13. Once everything was back together, I refilled the differential. I used an oil pump container that I bought many years ago for filling BMW motorcycle transmissions. All I had to do is pump until the differential started to overflow, then removed the hose and screwed in the plug.

14. Before I took the car off of the jack stands, I started the engine and put the transmission in "Drive" for a few minutes, to make sure there were no bad noises or leaks.

15. After a week or so, I'll check all of the bolts to be sure they are still tight.
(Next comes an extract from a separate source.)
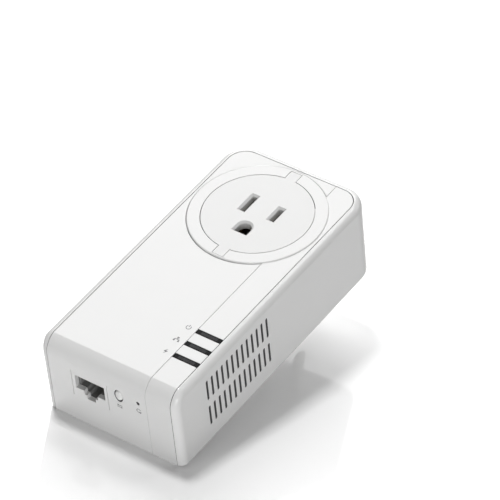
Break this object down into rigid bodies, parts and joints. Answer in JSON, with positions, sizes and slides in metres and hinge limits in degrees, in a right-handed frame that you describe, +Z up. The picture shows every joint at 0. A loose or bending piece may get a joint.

Thank you Jeremy for your thoughtful and exhaustive work. I have done this job three times and have a few additional tips to add. The idea to use 3" ABS pipe is good but I had to chamfer the inner edge with a rotary rasp to get a perfect fit. I don't have a lift and I couldn't get enough swing room on the driver's side axle to really drive the seal in far enough. I had to finish tapping with a hardwood block on the outer edge. To get the seals out I also had to use a long crowbar and hit it hard with a small hand sledge. Careful not to go to far in and score the inner race. Second tip is to get the clearance necessary to get the wheel side splines in you normally have to remove the back seat and disconnect the shocks to let the trailing arm drop a bit more. A quicker way I just discovered is to use a bottle jack and raise the differential JUST ENOUGH to allow the splines clearance. Slick, simple, and quick.You also have to collapse(Compress or shorten the axle) To ensure that the splines go in on the wheel assembly I think it a good idea to dress them up to remove surface rust as well as the axle end, Make sure there are NO DINGs or you will have hell to pay. Coating both with a little spray oil and they slip in with ease. A little tapping on the can flange can help to get the last inch. Don't tap too hard on the somewhat fragile cans. I had a MB mechanic do this 3 years ago and they charged me $690 to do just one side.On my last job I used 2 junkyard axles with low miles and intact boots. They were $100 each. Low milage used axles are preferable IMO if you can find them. If the boots stay intact these are very durable units probably good for 4 or 500 K miles.